Perhaps what we need is parsing elements within gender more attentively. Sadly, recent studies show that women who negotiate are perceived much more negatively than men who do. Well, I’ll certainly keep the studies in mind, but because I also know a lot of women who negotiate successfully, so I wonder if the data couldn’t be broken down and parsed in different ways. Is there a difference in negotiation styles that women could learn from? Do men give more reasons, or more fully assume that they will be in an institution that wants their contribution and thus articulate that contribution as a matter of course? I’d love to hear other ideas on this.

In a final gesture of solidarity and education on this issue, I’ll give an example of a recent negotiation I did, and one in a very male world. (I owe my own negotiating stance to feminism; in fact, I could echo W that “this is how I thought negotiating worked, how I learned to do it.”) The old car I’d been driving around during graduate school died, and I had to buy another one. This was a big deal to me, as I’m in transition between graduate school, don’t have full time work, and don’t have a lot of money for a car. (I’m not trying to equate a tenure-track offer with a car; I realize it’s big apple and smaller orange, or bigger and smaller potatoes.) Still, a car is a major life purchase.

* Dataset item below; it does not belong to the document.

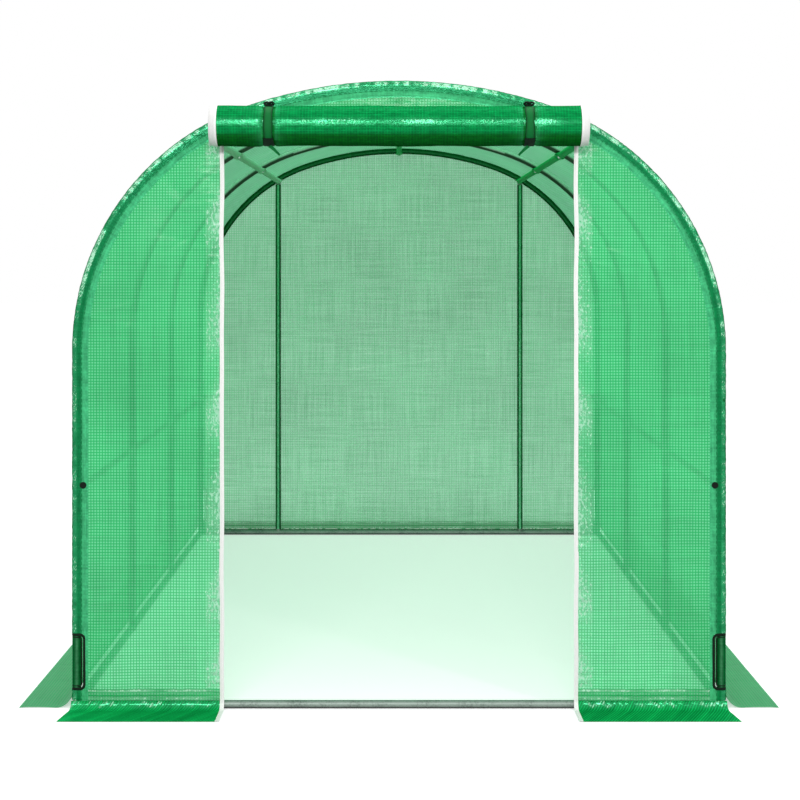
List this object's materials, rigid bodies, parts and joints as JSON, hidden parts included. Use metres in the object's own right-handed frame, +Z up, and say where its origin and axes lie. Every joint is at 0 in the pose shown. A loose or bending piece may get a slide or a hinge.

So, I researched used car prices, read a book (seriously) on buying a car which included a chapter on negotiating, and researched going prices for my old model. I managed to knock a substantial amount off the asking price of the new vehicle by and get more than initially offered for my old one by citing Kelly Blue Book values for similar cars. In each instance, frankly, the prices asked were already reasonable, I just managed to get a better deal. And the people involved did not fall over, or act as if there was anything unusual in my negotiation.

So we know to negotiate. We need our reasons and our evidence.